В вышеприведенных цитатах можно заметить как бы естественный переход от аскетических предписаний к возвышенным духовным состояниям. Такое органическое сочетание аскетических и мистических тем обычно в духовном учении прп. Симеона. Он никогда не забывал указывать на необходимость аскетической подготовки, но первенствующее значение для него имел таинственный плод Духа. А между тем, как раз ударение на мистическом переживании вызывало вражду многих. 34-е Огласительное Слово «О том, что небезопасно зарывать даваемый нам от Бога талант» дает нам еще раз картину развивающегося конфликта.

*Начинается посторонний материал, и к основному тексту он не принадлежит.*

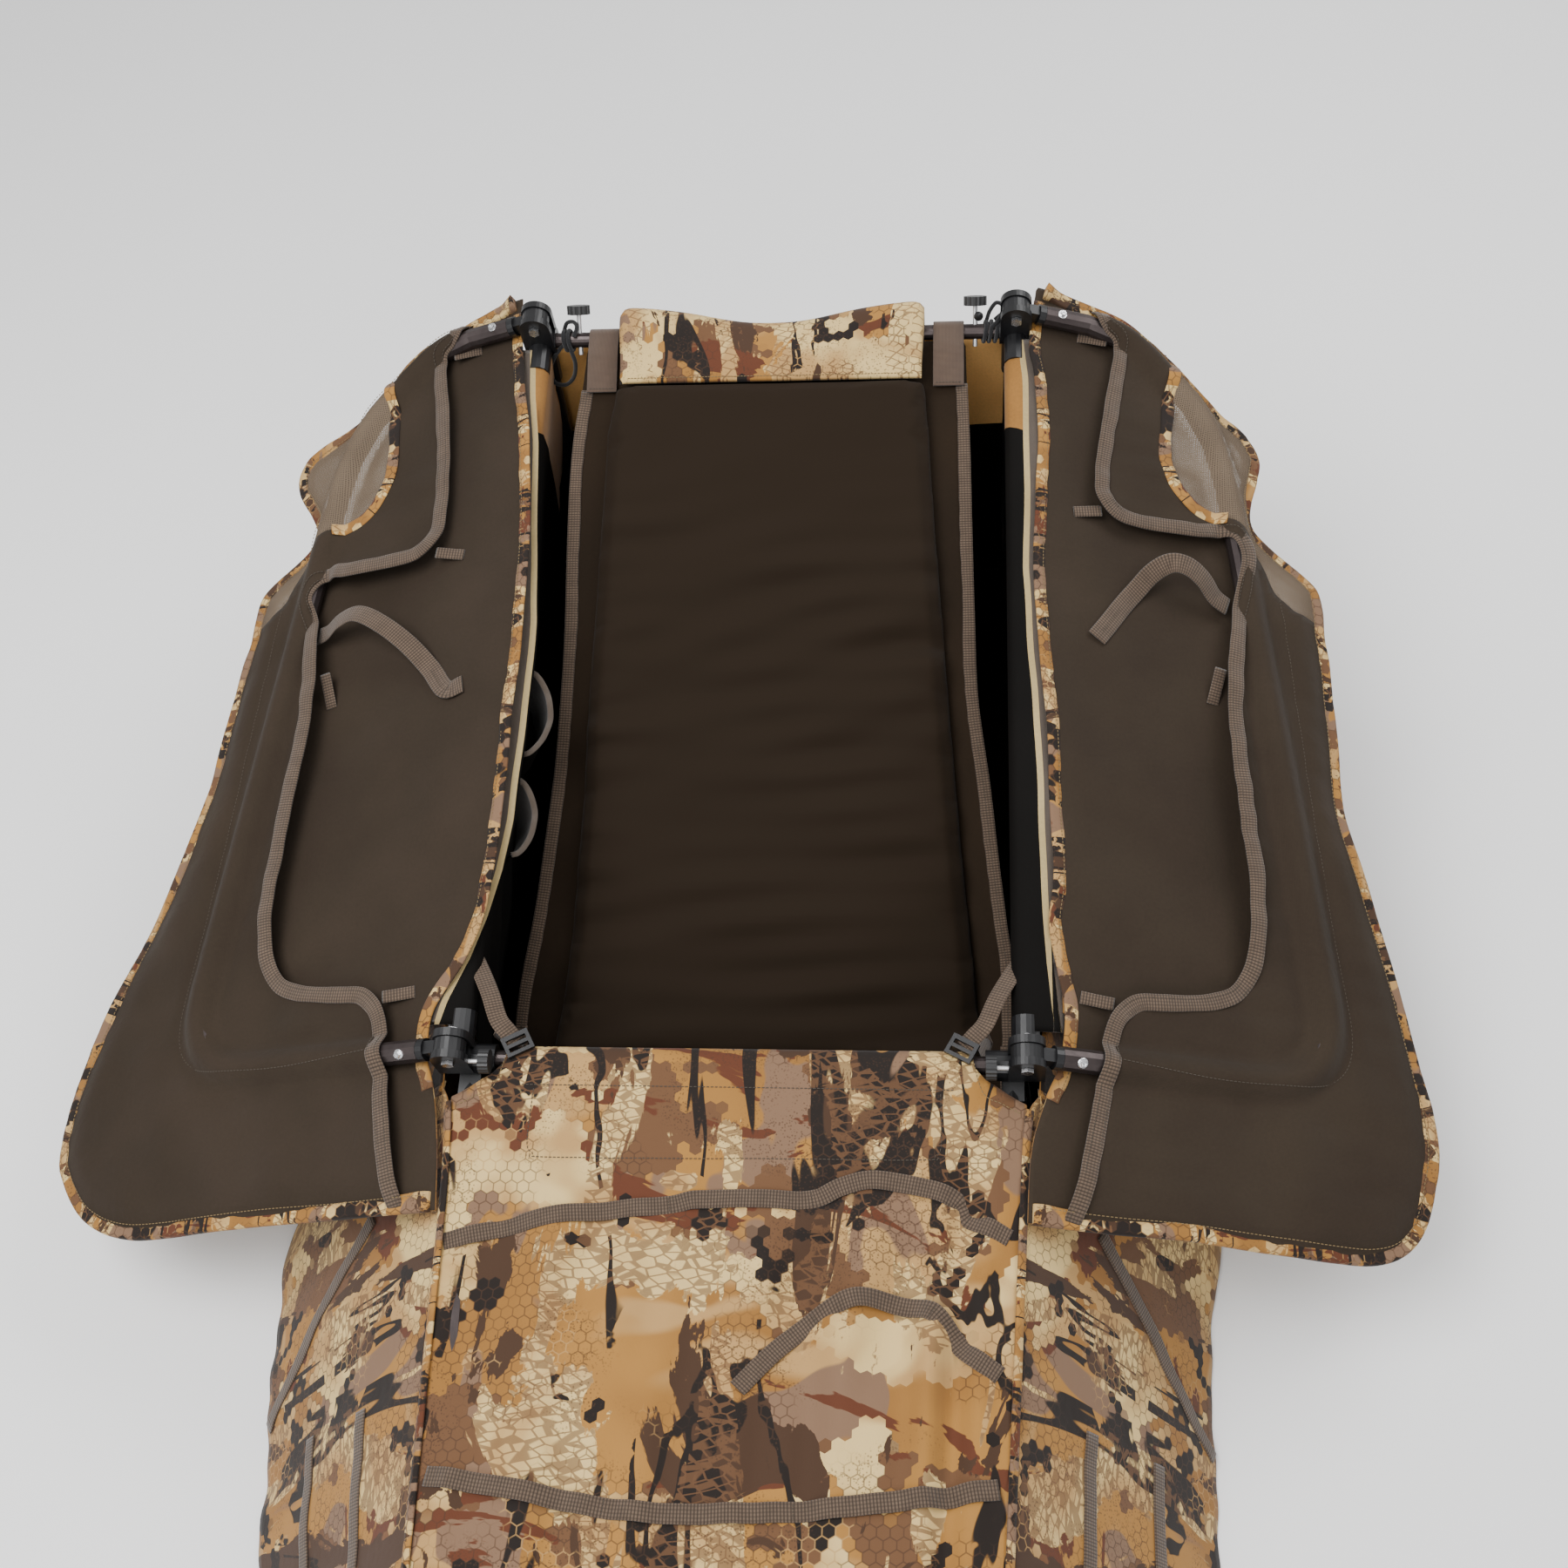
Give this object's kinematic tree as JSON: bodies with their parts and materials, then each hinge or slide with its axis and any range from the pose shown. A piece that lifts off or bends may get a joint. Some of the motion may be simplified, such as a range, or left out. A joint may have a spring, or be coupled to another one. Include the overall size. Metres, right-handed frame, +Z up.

Оно позволяет чувствовать создавшуюся в монастыре атмосферу. «Что вы в себе подумали, – спрашивает прп. Симеон своих монахов, – о том, чему мы часто учили вас в различных проповедях? Что вы в себе решили о том, кто смело говорил об этом? Может быть, вы подумали, что мы сказали что-то не находящееся в Божественных Писаниях? Или вы нас скрытно порицали как говорящих чрезмерные вещи? Или вы осудили нас как ораторствующих преувеличенно о себе? Если вы так оказались расположенными к сказанному, то да будет к вам милостив Христос. Я также прошу вашей любви, чтобы никто, впав в такое осуждение, не упорствовал бы в нем». Из этих слов можно видеть, что прп. Симеон был обвиняем, что слишком много говорит о своей собственной духовной жизни и тем самым слишком настойчиво призывает братию своего монастыря следовать тем же путем, что он. Поэтому прп. Симеон чувствовал необходимость объяснить, что если он говорит в таком духе, то только подвигаемый на это любовью к братьям: «Таков, следовательно, братья, образ моего, как некоторые думают, величавого говорения. Таким образом, любовь к Богу движет меня к вам, моим отцам и братьям, чтобы открыть неизреченную Божию благодать к нам и любовь, из-за которой Он таким образом и в столь великих вещах прославляет независтно тех, кто на Него надеется».